Encore faut-il ne pas tomber sur casque d’or
Si cet état de fait est donc une vérité partagée par toute la confrérie des mains gantées, chacun la sienne en matière de stratégie défensive. Il y a d’abord les farouches défenseurs du sempiternel : « Un au premier les gars !! » Comprendre, ceux qui densifient le poteau le plus proche du tireur, en l’accompagnant parfois d’un joueur au coin des six mètres. C’est le cas de Jean-Philippe Forêt, qui le conseille encore aux gardiens qu’il entraîne : « Pourquoi ? D’abord parce que ça élimine le danger sur tous les centres pas assez hauts ou courts, puisque tes joueurs sont placés de telle façon que le ballon ne peut passer. Et si la frappe est bonne, le gardien doit être apte à gérer le reste de ses 5,50 m. » Quant au choix de laisser son second poteau de libre, celui-ci le justifie par la nécessité de garder une certaine présence dans la surface. Convaincu de sa méthode, Jean-Philippe Forêt se souvient malgré tout très bien d’un joueur capable de trouver la faille : Tony Cascarino. « Lui, il m’en a mis, même au premier. En même temps, il frappait plus fort de la tête que du pied » se marre-t-il aujourd’hui.

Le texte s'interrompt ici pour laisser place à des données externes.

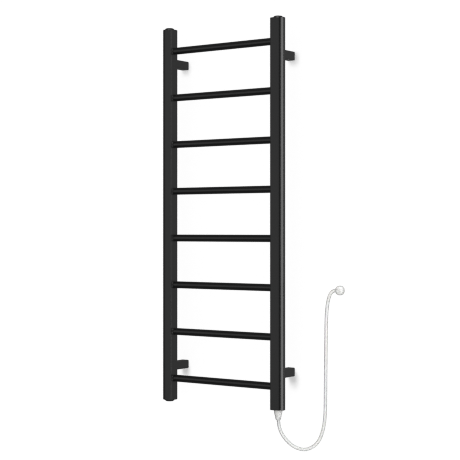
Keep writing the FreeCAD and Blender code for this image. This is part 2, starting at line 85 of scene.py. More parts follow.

De son côté, Éric Durand a souvent opté pour la technique du mur de l’Atlantique, à savoir blinder chaque poteau d’un joueur pour réduire la fenêtre de tir aux attaquants adverses. « Ça a deux utilités. D’abord, en mettant du monde, ça m’offrait une marge de manœuvre pour sortir dans les airs, puisque j’avais une sécurité dans mon dos. Et puis, ça permet aussi de parer aux centres courts en faisant sortir ton mec placé au premier, tout en gardant toujours quelqu’un de plus protégeant le but derrière. » Une technique pour laquelle il n’en trouve pas une capable de tenir la comparaison. Pourtant, l’histoire récente montre que même avec ce schéma, un corner bien botté et un coup de casque dévastateur peuvent faire mouche, comme sur le but du Rennais Théophile-Catherine face à l’OM, malgré la présence de Gignac et Morel pour épauler Steve Mandanda.

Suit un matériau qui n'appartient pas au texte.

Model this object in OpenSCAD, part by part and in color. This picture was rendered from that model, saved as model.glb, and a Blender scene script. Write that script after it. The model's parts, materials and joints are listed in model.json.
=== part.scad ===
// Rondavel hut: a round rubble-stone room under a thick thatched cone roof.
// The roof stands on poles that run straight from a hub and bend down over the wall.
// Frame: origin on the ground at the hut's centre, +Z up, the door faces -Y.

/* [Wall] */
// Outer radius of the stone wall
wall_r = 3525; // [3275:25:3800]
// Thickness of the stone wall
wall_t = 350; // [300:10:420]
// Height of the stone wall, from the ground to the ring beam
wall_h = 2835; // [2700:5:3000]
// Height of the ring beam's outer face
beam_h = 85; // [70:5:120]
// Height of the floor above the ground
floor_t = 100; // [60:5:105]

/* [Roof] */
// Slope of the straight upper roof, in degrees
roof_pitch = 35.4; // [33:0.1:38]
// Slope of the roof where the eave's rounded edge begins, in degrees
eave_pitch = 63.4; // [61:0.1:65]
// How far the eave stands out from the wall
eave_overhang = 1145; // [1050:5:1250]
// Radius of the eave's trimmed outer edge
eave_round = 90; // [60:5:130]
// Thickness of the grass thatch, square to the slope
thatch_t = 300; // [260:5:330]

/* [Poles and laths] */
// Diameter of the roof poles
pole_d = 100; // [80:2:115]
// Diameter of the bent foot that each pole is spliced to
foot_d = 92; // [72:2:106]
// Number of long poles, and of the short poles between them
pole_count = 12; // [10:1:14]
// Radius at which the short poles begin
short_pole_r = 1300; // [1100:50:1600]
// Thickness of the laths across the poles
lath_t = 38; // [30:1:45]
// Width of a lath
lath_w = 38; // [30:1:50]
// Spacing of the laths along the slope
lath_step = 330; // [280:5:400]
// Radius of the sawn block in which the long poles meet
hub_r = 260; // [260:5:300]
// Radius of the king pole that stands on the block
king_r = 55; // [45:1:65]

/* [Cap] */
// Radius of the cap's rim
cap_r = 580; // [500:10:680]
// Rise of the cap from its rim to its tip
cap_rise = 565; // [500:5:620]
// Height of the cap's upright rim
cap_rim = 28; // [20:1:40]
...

Ces joueurs de poteau qui se la coulent douce
Plus récemment, on a vu un troisième type de posture défensive apparaître en L1 et en Europe : un gardien seul au monde et des bois délaissés de bons serviteurs prêts au sauvetage. Si Nicolas Penneteau n’est pas le chantre de ce dispositif, il lui est déjà arrivé de l’utiliser. Ce fut le cas à Nancy en décembre dernier, avec un résultat peu concluant puisque Loties ouvra le score d’un corner venu de la droite. Il nous explique le pourquoi du comment : « En temps normal, j’opte pour un seul joueur au deuxième, puisque les statistiques nous montrent que le danger vient plus souvent dans ce secteur. Mais là, nous avions un paramètre de taille à gérer puisque Nancy présentait sept joueurs de plus d’1,90 m. Donc pour ne pas tous les faire monter, nous avions choisi avec l’adjoint de laisser trois attaquants devant, pour les obliger à garder des grands dans leur camp. Mais la contrepartie, c’était qu’il nous fallait de la présence, donc aucun joueur au poteau. » Un choix justifié, mais qui n’inspire que moyennement les « vieux de la vieille » comme Éric Durand : « Je ne serais vraiment pas rassuré avec tout ce vide derrière moi. »

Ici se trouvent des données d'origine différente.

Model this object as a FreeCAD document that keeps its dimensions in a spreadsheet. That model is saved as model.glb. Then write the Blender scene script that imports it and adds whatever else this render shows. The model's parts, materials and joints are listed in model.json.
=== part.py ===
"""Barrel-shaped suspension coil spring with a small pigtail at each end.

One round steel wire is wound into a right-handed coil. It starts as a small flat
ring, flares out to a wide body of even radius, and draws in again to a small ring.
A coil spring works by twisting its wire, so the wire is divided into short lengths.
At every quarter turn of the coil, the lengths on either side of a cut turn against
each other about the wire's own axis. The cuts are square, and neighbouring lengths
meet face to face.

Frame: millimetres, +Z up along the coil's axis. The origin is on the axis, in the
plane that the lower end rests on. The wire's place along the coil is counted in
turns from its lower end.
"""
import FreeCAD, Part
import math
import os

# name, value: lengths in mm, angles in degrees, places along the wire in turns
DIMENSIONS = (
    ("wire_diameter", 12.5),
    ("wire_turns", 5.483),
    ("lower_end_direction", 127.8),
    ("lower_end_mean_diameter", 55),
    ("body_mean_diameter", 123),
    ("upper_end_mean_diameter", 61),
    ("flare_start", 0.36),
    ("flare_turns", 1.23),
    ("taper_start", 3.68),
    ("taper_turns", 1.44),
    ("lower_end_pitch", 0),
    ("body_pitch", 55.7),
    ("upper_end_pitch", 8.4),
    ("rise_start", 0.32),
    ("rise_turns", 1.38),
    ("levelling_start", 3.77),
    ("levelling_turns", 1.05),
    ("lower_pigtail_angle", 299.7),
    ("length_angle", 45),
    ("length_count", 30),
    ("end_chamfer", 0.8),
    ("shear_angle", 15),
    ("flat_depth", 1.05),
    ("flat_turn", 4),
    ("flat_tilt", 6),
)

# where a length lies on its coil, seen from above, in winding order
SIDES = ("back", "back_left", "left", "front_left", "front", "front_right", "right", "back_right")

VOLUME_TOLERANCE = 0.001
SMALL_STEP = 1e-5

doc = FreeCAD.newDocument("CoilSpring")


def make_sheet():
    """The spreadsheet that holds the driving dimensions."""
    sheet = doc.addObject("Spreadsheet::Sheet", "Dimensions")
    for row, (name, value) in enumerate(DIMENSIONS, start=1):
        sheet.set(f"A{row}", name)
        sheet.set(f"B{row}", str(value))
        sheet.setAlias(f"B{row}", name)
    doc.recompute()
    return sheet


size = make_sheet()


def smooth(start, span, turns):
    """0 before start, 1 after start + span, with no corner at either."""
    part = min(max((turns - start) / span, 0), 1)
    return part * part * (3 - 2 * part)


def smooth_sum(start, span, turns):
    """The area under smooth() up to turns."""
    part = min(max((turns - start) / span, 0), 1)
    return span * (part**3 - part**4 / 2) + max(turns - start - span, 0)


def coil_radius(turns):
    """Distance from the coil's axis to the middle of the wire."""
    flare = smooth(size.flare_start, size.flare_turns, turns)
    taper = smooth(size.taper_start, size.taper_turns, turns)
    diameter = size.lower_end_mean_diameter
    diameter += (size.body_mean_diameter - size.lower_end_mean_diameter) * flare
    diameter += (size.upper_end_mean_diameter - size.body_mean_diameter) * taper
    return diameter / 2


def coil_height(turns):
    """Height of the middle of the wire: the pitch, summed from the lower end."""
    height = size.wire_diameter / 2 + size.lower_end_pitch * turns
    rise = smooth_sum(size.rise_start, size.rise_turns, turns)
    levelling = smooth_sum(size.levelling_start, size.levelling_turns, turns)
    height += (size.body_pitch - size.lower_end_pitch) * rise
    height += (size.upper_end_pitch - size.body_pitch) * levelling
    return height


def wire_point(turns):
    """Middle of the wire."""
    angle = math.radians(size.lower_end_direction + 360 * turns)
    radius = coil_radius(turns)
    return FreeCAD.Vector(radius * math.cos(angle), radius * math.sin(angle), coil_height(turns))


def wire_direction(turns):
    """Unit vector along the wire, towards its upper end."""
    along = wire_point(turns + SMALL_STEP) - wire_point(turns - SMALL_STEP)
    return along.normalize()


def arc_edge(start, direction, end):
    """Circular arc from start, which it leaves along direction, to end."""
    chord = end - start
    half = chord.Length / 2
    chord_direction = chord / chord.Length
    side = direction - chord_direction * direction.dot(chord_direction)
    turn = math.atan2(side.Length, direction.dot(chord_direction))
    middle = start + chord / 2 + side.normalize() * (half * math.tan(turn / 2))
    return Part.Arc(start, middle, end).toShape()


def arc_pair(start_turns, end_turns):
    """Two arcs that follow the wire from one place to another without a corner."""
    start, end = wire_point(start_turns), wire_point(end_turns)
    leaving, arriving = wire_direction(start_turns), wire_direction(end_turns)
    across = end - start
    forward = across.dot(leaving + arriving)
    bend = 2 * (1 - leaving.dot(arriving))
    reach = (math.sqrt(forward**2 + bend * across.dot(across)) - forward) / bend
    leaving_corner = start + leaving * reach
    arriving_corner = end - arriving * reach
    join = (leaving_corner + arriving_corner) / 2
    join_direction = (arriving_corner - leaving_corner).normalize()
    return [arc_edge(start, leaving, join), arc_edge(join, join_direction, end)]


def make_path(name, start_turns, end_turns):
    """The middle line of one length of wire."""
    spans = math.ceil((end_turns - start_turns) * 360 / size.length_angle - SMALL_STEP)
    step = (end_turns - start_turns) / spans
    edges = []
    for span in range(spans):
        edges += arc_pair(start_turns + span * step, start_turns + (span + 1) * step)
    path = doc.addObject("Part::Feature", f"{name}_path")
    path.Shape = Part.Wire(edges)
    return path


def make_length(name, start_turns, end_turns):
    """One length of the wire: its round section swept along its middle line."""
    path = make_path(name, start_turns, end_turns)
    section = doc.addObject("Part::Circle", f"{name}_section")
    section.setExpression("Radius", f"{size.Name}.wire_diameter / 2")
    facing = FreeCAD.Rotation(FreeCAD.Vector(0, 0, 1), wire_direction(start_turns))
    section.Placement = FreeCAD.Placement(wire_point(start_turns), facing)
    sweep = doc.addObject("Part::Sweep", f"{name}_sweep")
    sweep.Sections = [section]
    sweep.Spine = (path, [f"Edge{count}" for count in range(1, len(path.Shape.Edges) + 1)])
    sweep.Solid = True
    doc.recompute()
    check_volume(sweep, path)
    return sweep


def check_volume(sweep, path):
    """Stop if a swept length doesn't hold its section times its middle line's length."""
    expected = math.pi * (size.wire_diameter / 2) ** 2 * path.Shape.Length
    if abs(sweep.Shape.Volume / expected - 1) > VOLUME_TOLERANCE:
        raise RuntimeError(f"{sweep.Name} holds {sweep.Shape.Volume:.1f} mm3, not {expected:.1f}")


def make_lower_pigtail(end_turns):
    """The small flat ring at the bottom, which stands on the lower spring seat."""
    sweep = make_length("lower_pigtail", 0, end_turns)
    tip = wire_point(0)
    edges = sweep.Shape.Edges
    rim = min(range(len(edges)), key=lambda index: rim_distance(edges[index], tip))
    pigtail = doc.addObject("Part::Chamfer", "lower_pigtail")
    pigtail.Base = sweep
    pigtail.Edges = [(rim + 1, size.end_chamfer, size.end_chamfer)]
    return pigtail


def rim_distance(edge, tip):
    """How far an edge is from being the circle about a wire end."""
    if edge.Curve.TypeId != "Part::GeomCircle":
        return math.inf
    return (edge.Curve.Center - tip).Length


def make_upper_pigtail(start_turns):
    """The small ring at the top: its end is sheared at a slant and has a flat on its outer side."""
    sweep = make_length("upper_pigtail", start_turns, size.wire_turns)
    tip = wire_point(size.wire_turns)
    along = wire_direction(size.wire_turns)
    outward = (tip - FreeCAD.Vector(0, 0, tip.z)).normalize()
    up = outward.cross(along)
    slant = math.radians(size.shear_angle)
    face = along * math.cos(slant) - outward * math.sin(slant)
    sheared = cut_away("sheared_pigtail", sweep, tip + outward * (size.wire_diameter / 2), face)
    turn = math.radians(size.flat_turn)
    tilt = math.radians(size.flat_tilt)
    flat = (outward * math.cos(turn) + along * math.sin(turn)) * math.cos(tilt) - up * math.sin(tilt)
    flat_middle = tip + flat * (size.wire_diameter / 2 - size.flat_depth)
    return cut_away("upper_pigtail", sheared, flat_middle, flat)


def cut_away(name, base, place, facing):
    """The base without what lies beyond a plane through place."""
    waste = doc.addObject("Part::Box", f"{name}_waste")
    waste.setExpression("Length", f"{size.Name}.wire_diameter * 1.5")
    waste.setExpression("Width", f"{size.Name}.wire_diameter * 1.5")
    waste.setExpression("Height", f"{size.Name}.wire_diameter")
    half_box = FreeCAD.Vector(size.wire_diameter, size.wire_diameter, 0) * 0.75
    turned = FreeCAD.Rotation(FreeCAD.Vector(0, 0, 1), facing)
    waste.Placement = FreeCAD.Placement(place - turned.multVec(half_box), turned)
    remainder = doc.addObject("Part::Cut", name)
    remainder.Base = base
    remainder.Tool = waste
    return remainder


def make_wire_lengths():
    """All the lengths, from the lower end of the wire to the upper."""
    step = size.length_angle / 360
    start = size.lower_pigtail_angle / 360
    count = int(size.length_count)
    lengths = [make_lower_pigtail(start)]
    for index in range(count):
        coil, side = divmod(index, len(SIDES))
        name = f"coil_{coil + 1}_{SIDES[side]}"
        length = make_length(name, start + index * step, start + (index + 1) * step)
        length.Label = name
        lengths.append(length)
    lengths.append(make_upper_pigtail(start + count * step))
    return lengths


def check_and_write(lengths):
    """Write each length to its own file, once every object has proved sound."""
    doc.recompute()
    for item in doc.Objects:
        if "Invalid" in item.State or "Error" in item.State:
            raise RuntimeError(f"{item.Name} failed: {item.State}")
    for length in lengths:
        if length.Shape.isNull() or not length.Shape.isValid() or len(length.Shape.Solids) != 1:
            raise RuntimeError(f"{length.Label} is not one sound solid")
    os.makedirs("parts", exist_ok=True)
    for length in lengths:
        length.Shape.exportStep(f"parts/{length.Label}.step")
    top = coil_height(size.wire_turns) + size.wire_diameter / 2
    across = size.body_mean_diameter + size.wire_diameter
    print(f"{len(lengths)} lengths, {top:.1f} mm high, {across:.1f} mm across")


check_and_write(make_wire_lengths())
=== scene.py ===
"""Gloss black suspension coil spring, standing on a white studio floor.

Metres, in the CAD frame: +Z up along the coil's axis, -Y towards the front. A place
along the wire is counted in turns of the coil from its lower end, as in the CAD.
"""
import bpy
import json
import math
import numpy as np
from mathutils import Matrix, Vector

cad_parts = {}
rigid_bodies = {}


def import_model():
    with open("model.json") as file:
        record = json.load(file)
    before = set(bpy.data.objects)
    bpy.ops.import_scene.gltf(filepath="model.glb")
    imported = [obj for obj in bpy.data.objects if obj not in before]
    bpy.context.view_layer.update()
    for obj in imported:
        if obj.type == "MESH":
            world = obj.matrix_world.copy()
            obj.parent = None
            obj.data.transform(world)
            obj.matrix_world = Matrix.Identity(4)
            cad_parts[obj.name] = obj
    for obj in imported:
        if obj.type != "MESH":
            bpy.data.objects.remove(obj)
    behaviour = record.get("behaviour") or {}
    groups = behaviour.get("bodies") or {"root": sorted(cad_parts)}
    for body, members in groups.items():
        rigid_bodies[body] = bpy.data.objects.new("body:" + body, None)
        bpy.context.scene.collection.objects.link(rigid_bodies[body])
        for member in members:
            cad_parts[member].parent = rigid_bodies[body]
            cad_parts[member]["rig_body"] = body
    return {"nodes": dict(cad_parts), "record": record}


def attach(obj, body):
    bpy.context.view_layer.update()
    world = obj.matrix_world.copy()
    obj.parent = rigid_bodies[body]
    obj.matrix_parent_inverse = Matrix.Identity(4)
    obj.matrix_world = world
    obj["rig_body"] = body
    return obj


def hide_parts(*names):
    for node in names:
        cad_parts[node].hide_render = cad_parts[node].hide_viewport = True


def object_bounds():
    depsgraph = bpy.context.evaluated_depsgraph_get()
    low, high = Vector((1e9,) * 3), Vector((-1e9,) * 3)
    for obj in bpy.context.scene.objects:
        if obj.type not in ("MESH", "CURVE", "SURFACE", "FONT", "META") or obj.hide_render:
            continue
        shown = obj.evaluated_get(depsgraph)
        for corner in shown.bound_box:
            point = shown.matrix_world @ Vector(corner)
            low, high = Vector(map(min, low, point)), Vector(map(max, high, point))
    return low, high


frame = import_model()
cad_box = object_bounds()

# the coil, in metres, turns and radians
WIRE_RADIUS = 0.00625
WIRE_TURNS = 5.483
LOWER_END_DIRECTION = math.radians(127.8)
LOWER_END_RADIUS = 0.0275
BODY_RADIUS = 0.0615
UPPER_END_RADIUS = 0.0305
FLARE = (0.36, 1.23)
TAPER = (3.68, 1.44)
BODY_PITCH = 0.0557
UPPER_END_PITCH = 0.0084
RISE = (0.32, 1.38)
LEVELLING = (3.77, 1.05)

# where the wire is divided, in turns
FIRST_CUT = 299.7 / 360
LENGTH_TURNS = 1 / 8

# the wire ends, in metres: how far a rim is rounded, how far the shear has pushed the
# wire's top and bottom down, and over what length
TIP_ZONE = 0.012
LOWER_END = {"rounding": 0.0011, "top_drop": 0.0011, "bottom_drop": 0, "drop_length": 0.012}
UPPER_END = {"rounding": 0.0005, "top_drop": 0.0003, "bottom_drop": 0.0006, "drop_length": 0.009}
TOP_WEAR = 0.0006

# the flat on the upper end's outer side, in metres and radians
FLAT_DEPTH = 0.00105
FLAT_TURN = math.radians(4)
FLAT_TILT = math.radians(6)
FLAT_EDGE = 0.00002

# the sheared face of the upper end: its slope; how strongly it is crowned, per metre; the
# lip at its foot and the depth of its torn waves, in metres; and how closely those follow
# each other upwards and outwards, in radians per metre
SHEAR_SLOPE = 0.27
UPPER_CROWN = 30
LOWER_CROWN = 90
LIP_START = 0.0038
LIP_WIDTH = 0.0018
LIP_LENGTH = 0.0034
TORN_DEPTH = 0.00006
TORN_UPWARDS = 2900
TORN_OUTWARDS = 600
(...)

Reste que quelle que soit la façon de faire, le gardien ne peut rien faire sans des mecs concentrés et concernés sur cette phase de jeu. Que ce soit pour les joueurs placés en marquage individuel ou en zone, mais aussi pour ceux placés au poteau. « C’est vrai que ça mérite souvent des piqûres de rappel. Le joueur que tu mets à ton poteau, qui est souvent celui qui ne va pas te servir à grand-chose dans les duels, a tendance à se croire à la place la plus tranquille » souligne Jean-Philippe Forêt. « C’est vrai que ça m’est arrivé de prendre des buts malgré la présence d’un joueur au poteau, ce qui te fout franchement les nerfs. Mais bon, il faut bien se dire une chose, c’est qu’ils te sauvent plus qu’ils te coûtent en buts » tempère Nicolas Penneteau. Reste que cela peut constituer un tournant fatal. Ce fut le cas lors de la reprise du championnat, le 13 janvier dernier, lors de la rencontre entre l’ESTAC et l’OL. Avec un Fabien Camus perdu au premier et remisant parfaitement sur Umtiti pour le but de la victoire lyonnaise, les Troyens ont niqué le bénéf’ d’une partie pourtant à leur avantage.